## Given instruction
Quote the material below exactly as written, from the first line to the line that holds "lens: float = 77.47", endpoints included.

## Records supplied
================================
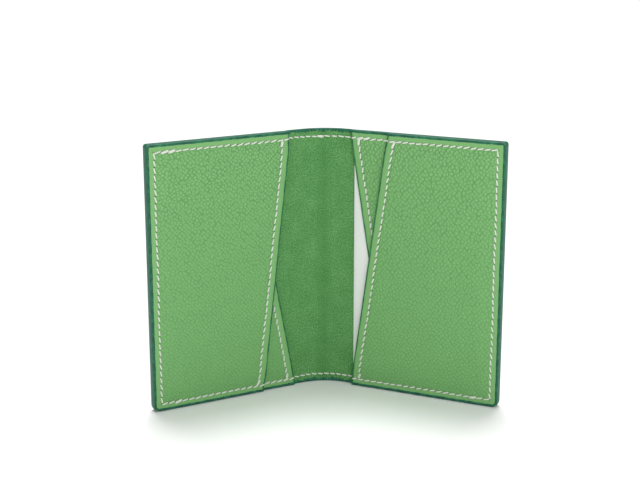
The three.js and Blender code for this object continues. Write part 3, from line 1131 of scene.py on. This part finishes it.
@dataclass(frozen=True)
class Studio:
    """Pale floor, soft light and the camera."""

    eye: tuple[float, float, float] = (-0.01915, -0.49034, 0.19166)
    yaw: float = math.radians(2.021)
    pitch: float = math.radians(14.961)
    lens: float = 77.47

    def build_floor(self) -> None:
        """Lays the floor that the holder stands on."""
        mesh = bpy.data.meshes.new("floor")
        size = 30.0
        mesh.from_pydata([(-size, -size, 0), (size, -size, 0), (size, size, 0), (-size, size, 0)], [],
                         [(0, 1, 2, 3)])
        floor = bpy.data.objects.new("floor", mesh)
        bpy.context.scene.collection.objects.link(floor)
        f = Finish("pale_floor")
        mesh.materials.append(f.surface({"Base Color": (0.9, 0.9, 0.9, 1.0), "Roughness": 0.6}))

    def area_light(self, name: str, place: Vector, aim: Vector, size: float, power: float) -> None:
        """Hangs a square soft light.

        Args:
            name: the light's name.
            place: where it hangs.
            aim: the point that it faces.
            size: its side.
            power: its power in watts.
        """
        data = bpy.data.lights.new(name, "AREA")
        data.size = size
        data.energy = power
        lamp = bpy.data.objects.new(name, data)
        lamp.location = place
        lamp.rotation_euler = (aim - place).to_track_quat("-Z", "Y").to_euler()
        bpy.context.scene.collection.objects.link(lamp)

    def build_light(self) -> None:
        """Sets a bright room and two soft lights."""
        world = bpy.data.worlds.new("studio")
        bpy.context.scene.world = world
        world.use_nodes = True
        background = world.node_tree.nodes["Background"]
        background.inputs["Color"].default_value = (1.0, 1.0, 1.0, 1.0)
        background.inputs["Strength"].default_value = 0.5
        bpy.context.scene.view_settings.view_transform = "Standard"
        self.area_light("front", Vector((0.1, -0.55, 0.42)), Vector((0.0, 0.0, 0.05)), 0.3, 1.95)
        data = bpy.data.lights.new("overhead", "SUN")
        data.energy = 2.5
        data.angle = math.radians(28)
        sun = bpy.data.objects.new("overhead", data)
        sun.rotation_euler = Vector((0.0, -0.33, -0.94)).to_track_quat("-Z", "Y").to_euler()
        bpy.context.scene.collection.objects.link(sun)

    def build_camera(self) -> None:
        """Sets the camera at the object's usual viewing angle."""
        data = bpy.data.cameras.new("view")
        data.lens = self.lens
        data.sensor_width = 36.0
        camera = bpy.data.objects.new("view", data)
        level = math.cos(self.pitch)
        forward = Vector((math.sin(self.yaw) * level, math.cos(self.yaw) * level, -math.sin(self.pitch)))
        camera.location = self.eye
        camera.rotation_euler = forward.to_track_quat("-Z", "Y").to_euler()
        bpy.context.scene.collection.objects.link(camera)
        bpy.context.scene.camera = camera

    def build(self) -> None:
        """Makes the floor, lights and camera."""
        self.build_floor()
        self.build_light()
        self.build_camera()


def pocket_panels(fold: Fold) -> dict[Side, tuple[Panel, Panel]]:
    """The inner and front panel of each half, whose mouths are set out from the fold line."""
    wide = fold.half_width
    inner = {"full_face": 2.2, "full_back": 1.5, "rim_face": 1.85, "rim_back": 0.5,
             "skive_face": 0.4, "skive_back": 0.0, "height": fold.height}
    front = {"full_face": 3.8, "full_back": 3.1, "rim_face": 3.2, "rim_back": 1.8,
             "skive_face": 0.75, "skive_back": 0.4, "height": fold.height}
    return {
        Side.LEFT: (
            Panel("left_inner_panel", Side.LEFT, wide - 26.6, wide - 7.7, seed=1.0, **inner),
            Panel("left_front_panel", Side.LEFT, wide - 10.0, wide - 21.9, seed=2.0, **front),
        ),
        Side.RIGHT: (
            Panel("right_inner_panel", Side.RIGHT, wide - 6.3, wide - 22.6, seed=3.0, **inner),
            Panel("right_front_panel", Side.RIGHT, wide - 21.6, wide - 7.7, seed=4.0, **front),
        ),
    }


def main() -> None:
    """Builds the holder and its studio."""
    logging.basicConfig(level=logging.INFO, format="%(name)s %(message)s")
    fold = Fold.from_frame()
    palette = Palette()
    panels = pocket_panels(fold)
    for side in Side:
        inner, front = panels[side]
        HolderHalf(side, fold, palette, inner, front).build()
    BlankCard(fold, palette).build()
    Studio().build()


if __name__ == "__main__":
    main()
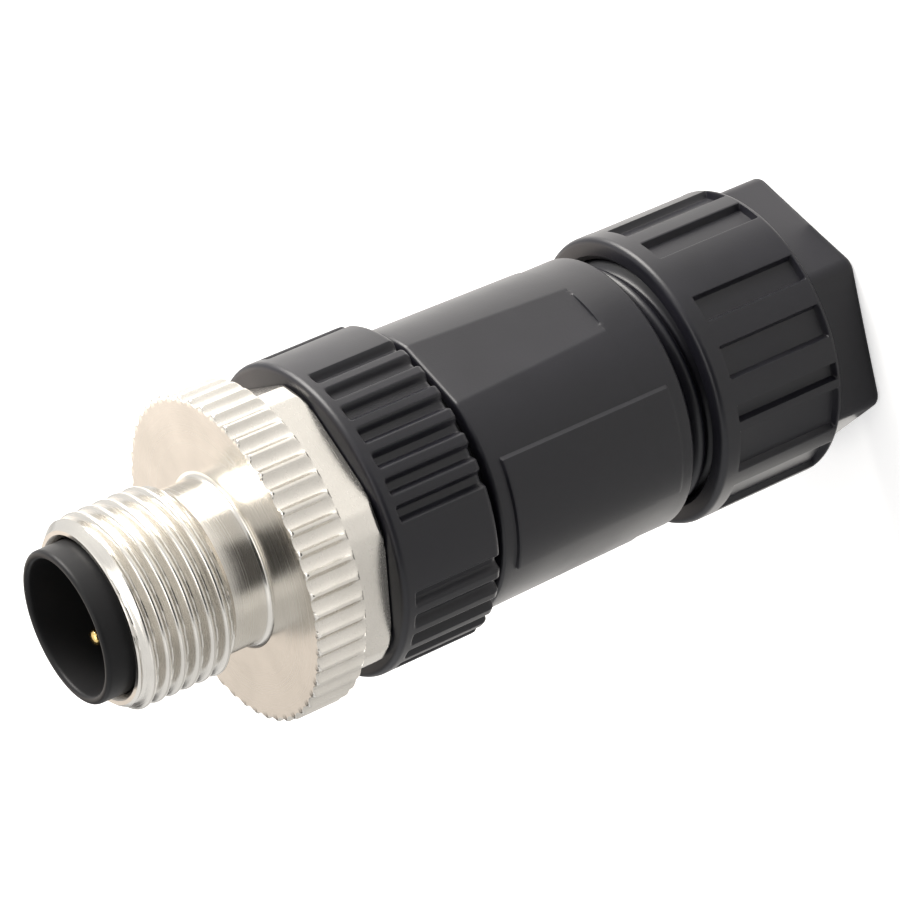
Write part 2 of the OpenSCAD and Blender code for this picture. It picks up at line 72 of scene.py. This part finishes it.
================================
## Solved exercise
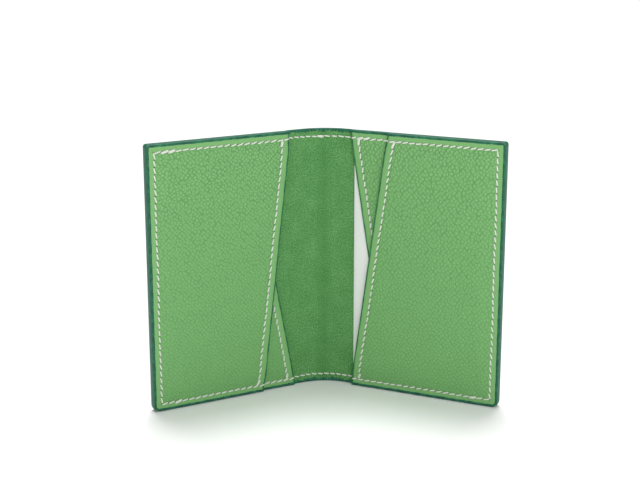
The three.js and Blender code for this object continues. Write part 3, from line 1131 of scene.py on. This part finishes it.
@dataclass(frozen=True)
class Studio:
    """Pale floor, soft light and the camera."""

    eye: tuple[float, float, float] = (-0.01915, -0.49034, 0.19166)
    yaw: float = math.radians(2.021)
    pitch: float = math.radians(14.961)
    lens: float = 77.47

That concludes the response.